Records with modeling code:
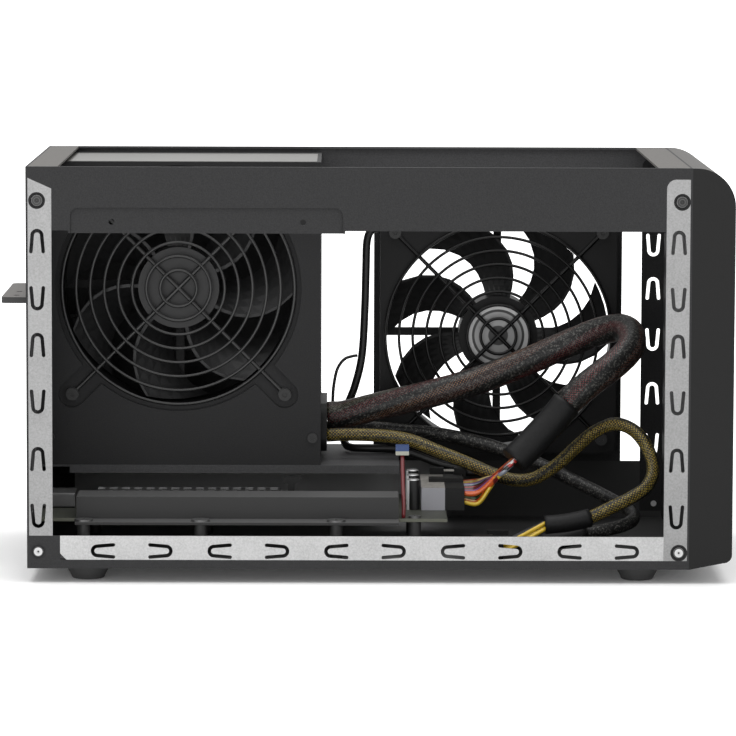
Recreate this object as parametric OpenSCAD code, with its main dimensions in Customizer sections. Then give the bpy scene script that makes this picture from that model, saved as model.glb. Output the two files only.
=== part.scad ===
// PCIe expansion chassis without its outer cover: a steel case that holds an ATX power supply,
// a side fan and a riser board with one x16 slot.
// X runs from the back panel to the bezel, Y from the open side to the far side, Z up.
// The modules are drawn from the back panel's outer face, the open side and the case's underside,
// and in_case() puts them on the floor, centred. Cords are drawn straight in the floor frame.

/* [Case] */
// Length of the steel case from back panel to bezel
case_len = 315; // [308:1:350]
// Width of the case across its two sides
case_w = 175; // [174:1:190]
// Height of the steel case
case_h = 191.3; // [190.3:0.1:205]
// Thickness of the steel sheet
sheet_t = 1; // [0.8:0.1:1.3]
// Height of the top beams
beam_h = 30.1; // [26:0.1:34]
// Height of the lip on the open side
near_lip_h = 15.7; // [14.5:0.1:18]
// Height of the lip on the far side
far_lip_h = 30; // [24:1:31]
// Depth of the dark fold under the bare contact strip
lip_fold_h = 4.2; // [3:0.1:5]
// Depth of the strap across the top at the rear
rear_strap_w = 14; // [10:1:20]
// Depth of the strap across the top at the front
front_strap_w = 15; // [10:1:20]

/* [Contact rails] */
// Width of the bare upright rails
rail_w = 11.2; // [10.5:0.1:13]
// Length of a contact tongue
tongue_len = 11.6; // [10:0.1:13]
// Width across a contact tongue's slit
tongue_w = 7.5; // [6.5:0.1:7.8]
// Width of the slit round a contact tongue
slit_w = 1.7; // [1.2:0.1:2]

/* [Bezel and feet] */
// Depth of the plastic front bezel
bezel_d = 20.5; // [20:0.5:28]
// Radius of the bezel's upper front edge
bezel_top_r = 18.5; // [12:0.5:19]
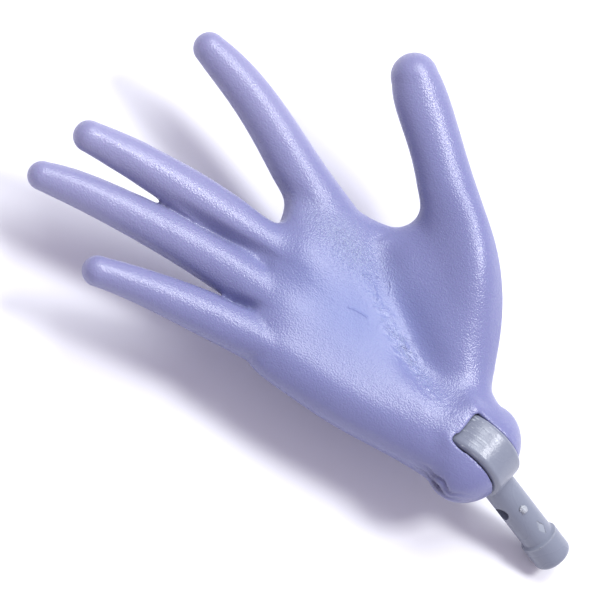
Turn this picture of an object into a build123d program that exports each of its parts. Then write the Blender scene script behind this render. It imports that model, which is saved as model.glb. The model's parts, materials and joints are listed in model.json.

WRITTEN INSTRUCTION: Write out the full listing, keeping every line exactly as it is.

OUTPUT BELOW:
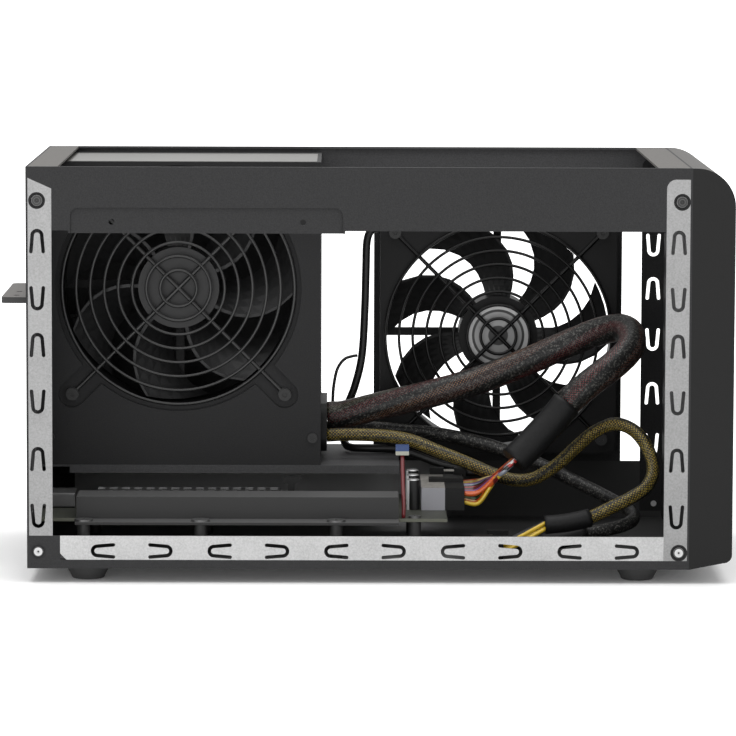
Recreate this object as parametric OpenSCAD code, with its main dimensions in Customizer sections. Then give the bpy scene script that makes this picture from that model, saved as model.glb. Output the two files only.
=== part.scad ===
// PCIe expansion chassis without its outer cover: a steel case that holds an ATX power supply,
// a side fan and a riser board with one x16 slot.
// X runs from the back panel to the bezel, Y from the open side to the far side, Z up.
// The modules are drawn from the back panel's outer face, the open side and the case's underside,
// and in_case() puts them on the floor, centred. Cords are drawn straight in the floor frame.

/* [Case] */
// Length of the steel case from back panel to bezel
case_len = 315; // [308:1:350]
// Width of the case across its two sides
case_w = 175; // [174:1:190]
// Height of the steel case
case_h = 191.3; // [190.3:0.1:205]
// Thickness of the steel sheet
sheet_t = 1; // [0.8:0.1:1.3]
// Height of the top beams
beam_h = 30.1; // [26:0.1:34]
// Height of the lip on the open side
near_lip_h = 15.7; // [14.5:0.1:18]
// Height of the lip on the far side
far_lip_h = 30; // [24:1:31]
// Depth of the dark fold under the bare contact strip
lip_fold_h = 4.2; // [3:0.1:5]
// Depth of the strap across the top at the rear
rear_strap_w = 14; // [10:1:20]
// Depth of the strap across the top at the front
front_strap_w = 15; // [10:1:20]

/* [Contact rails] */
// Width of the bare upright rails
rail_w = 11.2; // [10.5:0.1:13]
// Length of a contact tongue
tongue_len = 11.6; // [10:0.1:13]
// Width across a contact tongue's slit
tongue_w = 7.5; // [6.5:0.1:7.8]
// Width of the slit round a contact tongue
slit_w = 1.7; // [1.2:0.1:2]

/* [Bezel and feet] */
// Depth of the plastic front bezel
bezel_d = 20.5; // [20:0.5:28]
// Radius of the bezel's upper front edge
bezel_top_r = 18.5; // [12:0.5:19]
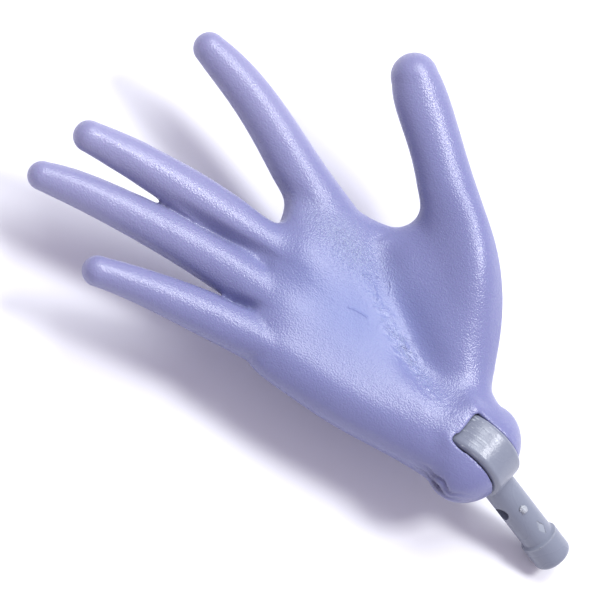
Turn this picture of an object into a build123d program that exports each of its parts. Then write the Blender scene script behind this render. It imports that model, which is saved as model.glb. The model's parts, materials and joints are listed in model.json.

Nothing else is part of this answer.